--- Begin ---

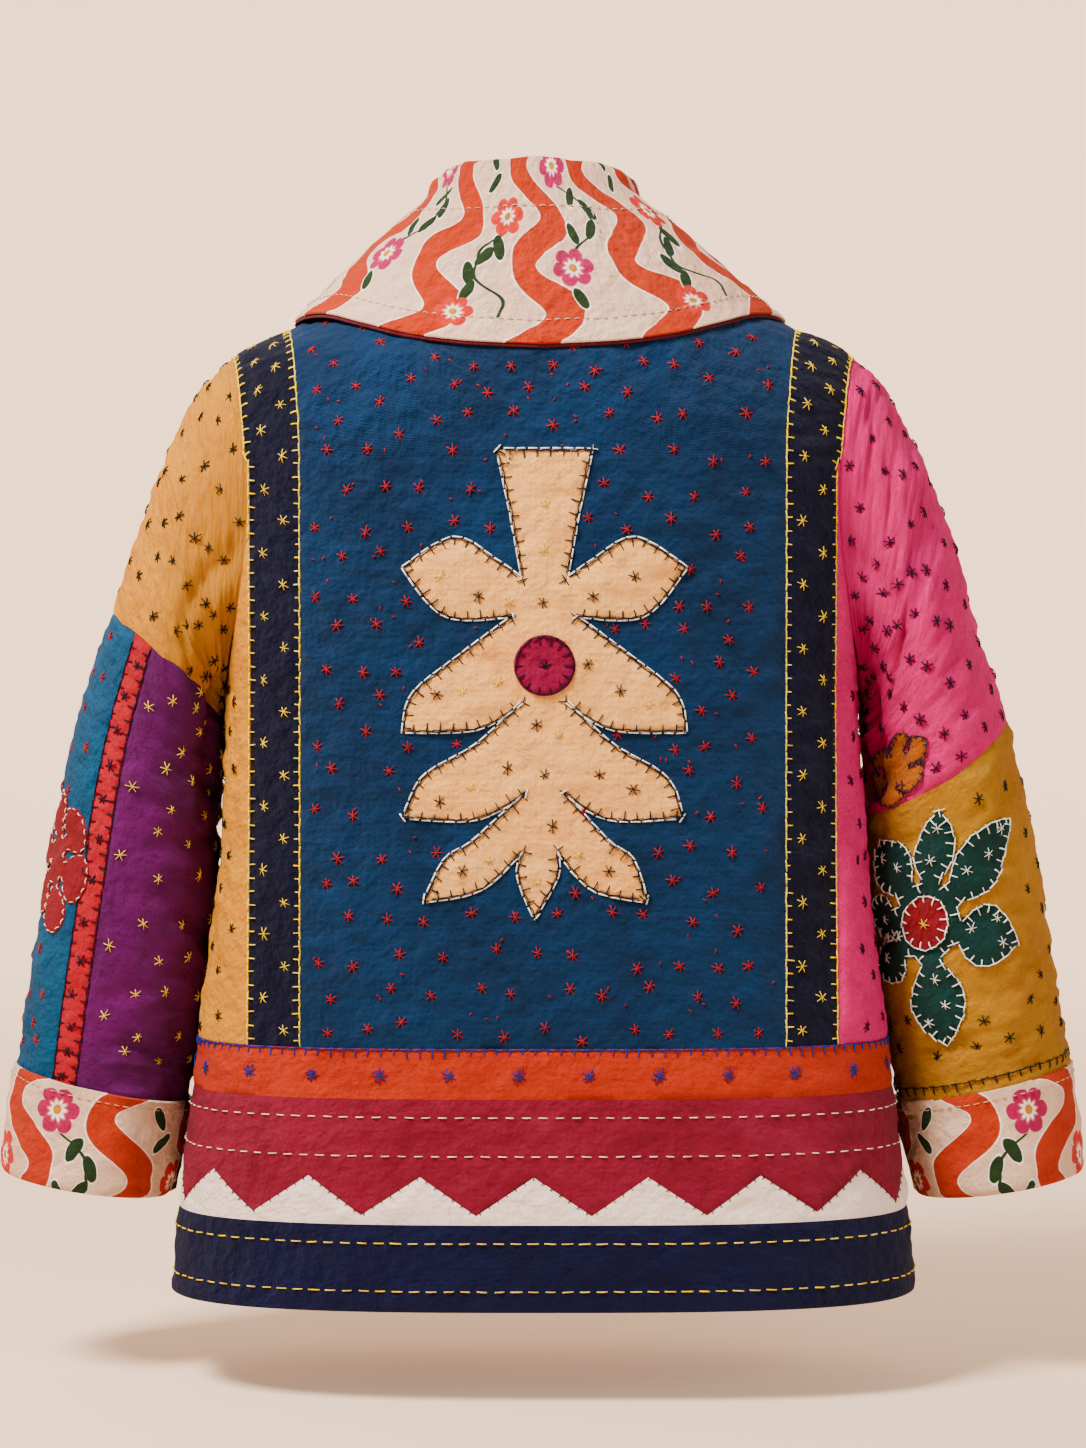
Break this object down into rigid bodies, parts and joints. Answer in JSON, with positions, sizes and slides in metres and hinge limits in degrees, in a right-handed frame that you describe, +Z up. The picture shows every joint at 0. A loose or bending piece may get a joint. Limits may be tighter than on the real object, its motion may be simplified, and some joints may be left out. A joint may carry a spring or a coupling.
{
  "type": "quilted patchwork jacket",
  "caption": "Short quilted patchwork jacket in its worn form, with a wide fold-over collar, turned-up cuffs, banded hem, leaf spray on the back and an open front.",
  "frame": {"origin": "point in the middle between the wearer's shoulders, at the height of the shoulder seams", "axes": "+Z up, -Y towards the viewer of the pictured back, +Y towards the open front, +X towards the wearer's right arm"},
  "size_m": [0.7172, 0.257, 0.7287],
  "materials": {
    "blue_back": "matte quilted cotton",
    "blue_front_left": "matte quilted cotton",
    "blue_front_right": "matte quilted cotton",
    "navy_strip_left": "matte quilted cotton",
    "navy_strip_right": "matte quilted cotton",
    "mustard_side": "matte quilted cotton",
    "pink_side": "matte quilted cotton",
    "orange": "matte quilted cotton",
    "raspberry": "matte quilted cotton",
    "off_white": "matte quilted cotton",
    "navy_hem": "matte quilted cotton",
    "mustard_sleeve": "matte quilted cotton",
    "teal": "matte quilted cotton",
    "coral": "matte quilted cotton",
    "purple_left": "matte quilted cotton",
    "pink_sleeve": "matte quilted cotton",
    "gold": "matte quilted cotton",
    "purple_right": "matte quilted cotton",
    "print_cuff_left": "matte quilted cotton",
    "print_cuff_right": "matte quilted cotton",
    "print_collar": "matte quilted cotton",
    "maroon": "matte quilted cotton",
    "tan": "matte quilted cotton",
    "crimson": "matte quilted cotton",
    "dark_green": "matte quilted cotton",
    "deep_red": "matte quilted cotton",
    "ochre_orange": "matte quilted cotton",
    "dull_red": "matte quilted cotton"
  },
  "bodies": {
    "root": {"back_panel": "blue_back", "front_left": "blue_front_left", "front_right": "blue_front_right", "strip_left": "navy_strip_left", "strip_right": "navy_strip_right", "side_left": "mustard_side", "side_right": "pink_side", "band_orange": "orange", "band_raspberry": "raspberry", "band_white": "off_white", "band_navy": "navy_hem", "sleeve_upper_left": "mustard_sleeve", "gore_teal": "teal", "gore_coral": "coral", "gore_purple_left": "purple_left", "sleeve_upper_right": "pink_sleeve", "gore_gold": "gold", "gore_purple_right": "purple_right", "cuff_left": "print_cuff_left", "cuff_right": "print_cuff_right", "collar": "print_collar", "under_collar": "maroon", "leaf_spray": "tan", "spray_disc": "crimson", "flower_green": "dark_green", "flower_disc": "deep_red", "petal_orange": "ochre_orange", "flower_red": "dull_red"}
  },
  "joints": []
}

--- End ---
--- Begin ---

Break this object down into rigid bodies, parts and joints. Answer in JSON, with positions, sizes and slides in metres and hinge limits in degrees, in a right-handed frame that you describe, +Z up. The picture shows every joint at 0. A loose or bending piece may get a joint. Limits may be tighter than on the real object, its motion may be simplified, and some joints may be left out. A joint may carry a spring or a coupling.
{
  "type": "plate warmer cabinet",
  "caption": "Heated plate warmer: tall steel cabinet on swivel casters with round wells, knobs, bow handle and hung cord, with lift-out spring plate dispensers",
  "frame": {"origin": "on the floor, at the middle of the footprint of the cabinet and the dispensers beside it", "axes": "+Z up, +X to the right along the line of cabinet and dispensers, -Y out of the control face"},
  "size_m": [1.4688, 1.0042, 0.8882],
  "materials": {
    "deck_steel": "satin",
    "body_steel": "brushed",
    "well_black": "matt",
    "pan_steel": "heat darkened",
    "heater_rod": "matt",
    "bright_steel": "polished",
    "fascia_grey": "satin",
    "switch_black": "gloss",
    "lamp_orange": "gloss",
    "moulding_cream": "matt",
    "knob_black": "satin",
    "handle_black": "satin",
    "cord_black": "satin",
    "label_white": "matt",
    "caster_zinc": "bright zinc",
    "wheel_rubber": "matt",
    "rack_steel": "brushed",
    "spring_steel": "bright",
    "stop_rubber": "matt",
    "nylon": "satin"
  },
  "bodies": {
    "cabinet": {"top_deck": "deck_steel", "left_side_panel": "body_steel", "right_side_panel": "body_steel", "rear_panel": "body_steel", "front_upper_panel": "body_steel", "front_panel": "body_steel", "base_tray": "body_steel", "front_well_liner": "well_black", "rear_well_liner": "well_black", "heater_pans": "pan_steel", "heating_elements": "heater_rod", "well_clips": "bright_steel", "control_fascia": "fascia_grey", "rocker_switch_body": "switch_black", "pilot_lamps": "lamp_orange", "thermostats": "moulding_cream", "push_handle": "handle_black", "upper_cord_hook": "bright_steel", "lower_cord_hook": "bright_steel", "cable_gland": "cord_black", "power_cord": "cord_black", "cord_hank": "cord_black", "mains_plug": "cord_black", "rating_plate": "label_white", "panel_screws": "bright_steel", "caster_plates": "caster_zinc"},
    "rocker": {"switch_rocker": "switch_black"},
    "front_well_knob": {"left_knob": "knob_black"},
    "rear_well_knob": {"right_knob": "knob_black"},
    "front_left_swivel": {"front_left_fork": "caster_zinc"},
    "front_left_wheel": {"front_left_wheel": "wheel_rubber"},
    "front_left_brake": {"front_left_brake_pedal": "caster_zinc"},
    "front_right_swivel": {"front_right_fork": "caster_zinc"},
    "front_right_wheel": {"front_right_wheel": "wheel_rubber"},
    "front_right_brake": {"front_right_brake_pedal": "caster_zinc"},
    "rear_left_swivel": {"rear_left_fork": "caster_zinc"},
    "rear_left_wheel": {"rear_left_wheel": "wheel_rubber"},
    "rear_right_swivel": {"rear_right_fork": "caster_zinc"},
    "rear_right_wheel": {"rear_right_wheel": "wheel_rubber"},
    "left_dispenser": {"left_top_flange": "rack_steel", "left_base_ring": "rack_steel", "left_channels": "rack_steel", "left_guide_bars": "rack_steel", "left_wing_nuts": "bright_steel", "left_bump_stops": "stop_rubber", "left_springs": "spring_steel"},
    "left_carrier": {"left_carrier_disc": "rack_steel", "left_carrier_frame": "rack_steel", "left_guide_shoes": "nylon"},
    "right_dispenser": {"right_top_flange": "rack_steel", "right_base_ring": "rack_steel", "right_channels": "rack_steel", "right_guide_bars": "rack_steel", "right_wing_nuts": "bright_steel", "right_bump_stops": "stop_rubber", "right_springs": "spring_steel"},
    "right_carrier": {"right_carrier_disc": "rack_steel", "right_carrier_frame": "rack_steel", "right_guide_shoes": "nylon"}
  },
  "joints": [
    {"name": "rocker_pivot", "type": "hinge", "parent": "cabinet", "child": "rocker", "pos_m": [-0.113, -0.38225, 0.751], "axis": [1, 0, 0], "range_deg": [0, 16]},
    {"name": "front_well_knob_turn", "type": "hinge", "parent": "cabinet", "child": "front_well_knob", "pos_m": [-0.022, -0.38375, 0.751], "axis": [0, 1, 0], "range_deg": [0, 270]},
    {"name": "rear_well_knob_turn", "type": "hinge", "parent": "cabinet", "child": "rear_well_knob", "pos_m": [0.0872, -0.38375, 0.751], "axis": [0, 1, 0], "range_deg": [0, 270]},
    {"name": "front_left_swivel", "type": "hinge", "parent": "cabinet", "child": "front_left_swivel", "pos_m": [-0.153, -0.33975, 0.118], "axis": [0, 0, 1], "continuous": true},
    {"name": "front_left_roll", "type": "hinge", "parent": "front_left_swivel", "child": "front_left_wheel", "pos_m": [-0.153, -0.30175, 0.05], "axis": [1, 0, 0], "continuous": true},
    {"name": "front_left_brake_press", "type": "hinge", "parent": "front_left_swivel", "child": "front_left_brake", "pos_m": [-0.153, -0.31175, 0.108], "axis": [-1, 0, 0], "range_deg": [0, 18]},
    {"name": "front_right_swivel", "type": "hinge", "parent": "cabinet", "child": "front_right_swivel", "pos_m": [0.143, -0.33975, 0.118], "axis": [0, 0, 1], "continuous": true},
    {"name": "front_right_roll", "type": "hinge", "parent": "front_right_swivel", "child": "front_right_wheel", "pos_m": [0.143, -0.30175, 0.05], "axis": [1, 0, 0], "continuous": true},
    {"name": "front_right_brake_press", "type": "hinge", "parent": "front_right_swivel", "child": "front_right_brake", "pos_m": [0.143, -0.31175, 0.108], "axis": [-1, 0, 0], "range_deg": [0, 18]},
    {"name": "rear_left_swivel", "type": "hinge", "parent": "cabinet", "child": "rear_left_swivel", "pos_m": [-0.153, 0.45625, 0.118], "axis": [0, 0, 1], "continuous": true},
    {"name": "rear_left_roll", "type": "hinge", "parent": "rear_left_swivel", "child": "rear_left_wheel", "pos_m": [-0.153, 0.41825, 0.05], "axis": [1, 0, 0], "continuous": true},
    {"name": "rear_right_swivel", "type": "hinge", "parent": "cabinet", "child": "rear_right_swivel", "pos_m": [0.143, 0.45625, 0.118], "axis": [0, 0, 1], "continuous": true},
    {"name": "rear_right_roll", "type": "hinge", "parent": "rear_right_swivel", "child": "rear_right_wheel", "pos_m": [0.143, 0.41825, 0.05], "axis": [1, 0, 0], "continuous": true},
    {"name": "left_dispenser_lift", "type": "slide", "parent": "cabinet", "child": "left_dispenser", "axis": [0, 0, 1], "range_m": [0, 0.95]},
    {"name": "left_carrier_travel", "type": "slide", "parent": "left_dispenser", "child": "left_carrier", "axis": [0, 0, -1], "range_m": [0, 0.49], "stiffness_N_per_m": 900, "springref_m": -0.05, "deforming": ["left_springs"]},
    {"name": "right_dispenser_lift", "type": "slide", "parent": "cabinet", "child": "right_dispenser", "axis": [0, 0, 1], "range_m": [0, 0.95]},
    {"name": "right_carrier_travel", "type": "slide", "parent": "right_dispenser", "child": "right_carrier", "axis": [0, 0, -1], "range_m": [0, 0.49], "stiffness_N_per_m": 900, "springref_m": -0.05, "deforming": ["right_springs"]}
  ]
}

--- End ---
--- Begin ---

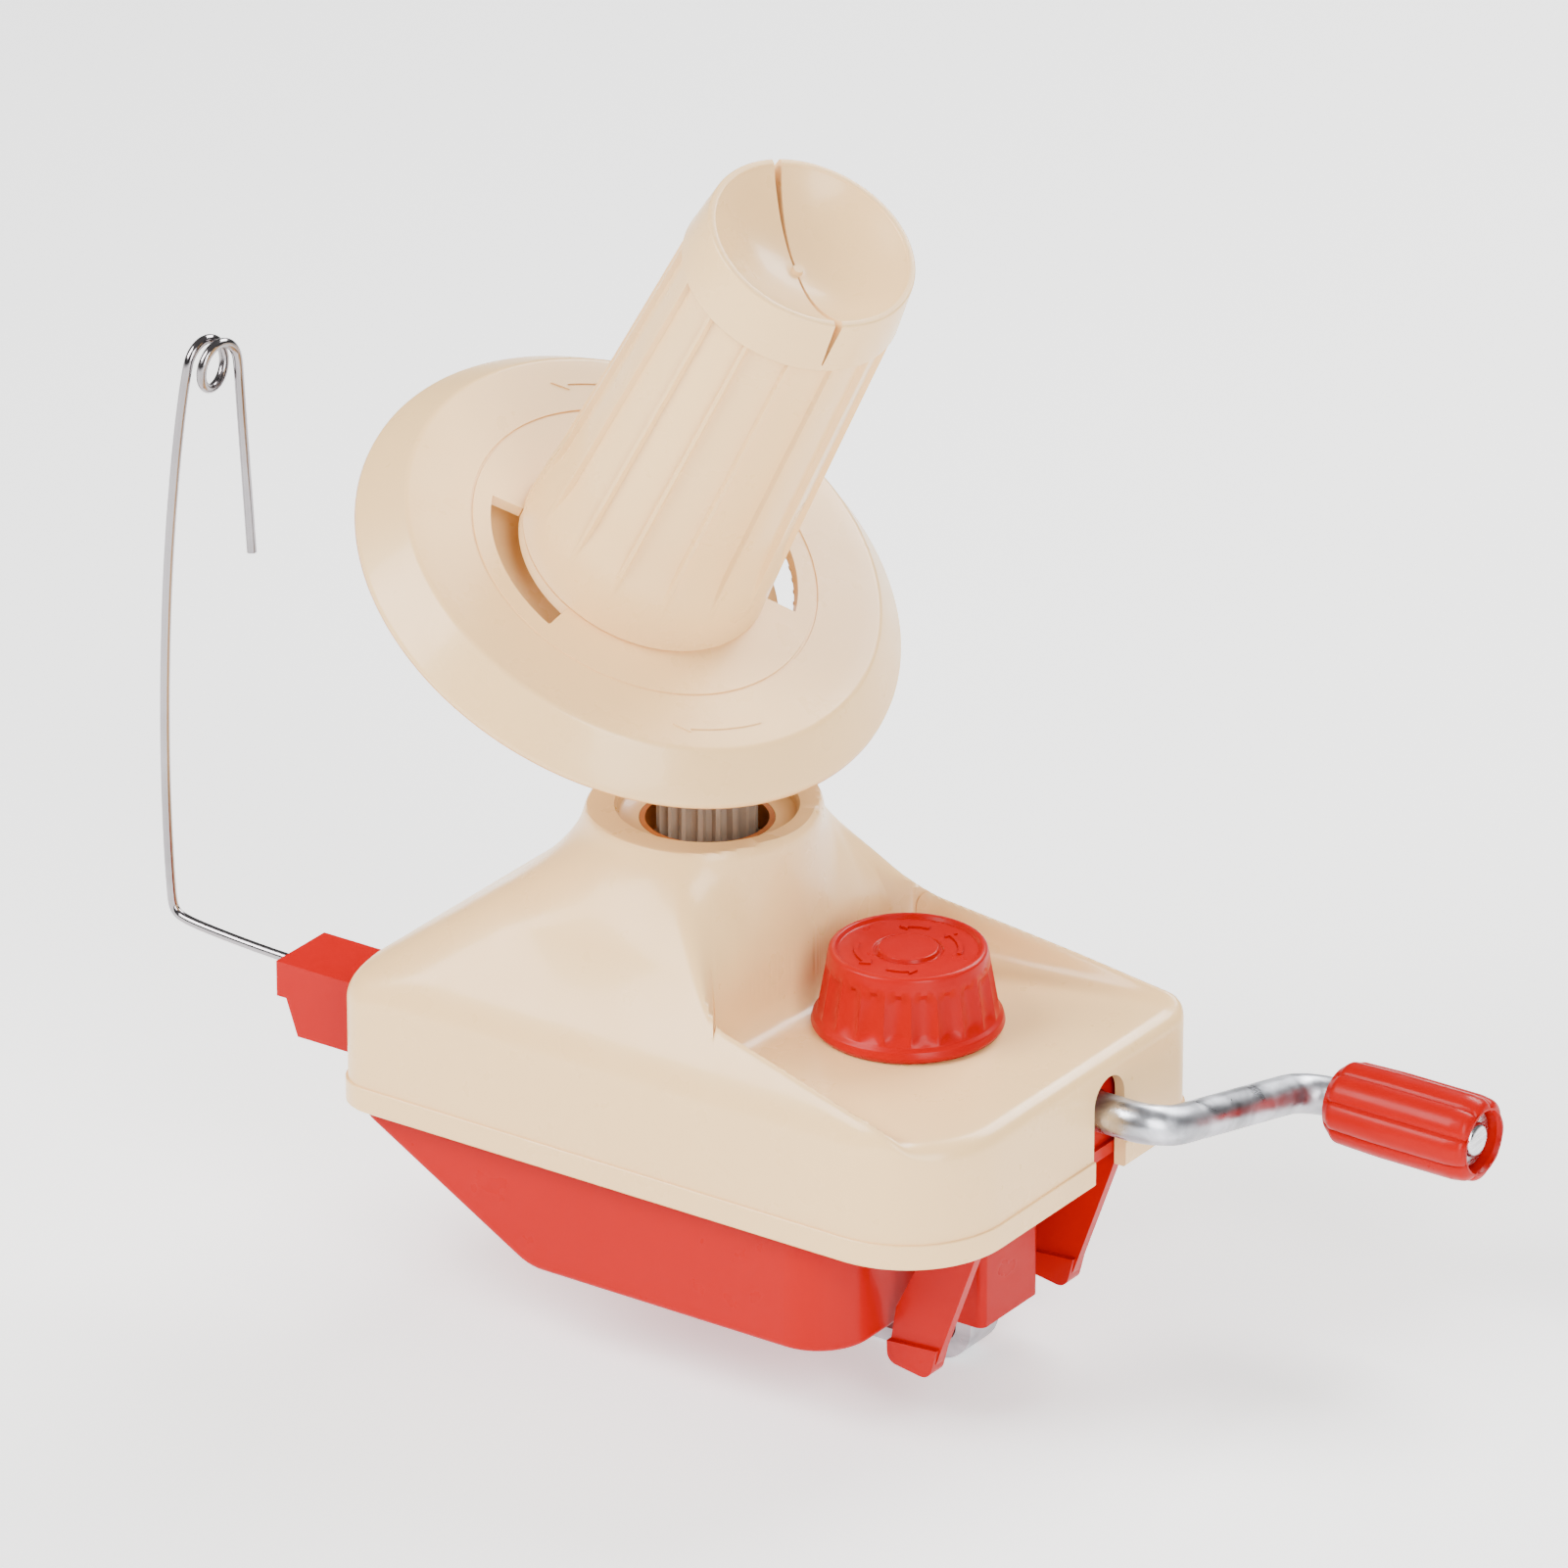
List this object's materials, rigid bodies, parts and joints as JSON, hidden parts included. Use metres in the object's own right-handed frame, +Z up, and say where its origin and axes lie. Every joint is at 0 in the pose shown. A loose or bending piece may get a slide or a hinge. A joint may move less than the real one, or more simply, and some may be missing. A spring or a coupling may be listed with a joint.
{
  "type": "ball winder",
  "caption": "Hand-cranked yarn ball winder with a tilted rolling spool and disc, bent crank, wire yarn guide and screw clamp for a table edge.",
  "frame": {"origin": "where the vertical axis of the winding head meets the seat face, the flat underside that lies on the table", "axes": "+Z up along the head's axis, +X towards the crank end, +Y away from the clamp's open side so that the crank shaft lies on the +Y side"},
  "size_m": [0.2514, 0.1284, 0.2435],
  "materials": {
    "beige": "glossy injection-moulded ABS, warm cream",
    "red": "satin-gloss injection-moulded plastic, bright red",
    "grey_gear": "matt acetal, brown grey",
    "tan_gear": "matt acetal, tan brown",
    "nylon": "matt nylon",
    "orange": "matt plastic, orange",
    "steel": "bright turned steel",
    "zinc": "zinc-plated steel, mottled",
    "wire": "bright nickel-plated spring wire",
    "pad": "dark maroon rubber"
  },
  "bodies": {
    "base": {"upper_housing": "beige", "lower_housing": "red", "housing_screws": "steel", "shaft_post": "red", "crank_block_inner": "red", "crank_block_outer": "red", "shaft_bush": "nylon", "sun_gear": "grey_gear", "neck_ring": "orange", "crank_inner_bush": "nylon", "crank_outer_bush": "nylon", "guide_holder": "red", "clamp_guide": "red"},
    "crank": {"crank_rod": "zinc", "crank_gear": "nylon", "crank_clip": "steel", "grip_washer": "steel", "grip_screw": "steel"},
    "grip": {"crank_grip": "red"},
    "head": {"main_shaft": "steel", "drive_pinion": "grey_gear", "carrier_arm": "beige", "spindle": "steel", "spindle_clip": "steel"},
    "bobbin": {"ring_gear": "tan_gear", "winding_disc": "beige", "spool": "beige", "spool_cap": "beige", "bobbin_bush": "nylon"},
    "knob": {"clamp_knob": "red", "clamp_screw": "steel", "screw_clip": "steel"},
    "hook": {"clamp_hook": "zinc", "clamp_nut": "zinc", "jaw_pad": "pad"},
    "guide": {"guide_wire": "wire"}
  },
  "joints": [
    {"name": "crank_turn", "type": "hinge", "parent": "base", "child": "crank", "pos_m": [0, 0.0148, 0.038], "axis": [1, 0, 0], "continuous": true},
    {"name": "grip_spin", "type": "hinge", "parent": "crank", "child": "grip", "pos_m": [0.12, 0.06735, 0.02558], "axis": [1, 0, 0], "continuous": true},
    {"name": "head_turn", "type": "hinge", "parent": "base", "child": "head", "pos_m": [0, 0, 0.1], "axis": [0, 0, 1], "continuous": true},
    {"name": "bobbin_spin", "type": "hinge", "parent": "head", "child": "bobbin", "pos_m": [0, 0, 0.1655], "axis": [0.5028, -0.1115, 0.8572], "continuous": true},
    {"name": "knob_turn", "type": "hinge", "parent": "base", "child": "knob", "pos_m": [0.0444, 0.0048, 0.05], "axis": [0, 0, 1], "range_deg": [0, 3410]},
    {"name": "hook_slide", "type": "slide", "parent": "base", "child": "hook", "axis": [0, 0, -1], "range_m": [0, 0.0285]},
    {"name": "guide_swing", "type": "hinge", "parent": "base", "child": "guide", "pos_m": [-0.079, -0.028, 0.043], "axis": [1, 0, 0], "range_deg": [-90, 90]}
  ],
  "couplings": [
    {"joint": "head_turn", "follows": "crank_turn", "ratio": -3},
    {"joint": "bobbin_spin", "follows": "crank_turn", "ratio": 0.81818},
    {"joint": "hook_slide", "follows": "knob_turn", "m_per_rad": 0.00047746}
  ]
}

--- End ---

Exercise description: Determine the number of lines in the data that contain "where" as a word or string, and state only that number.

Answer to the task: 2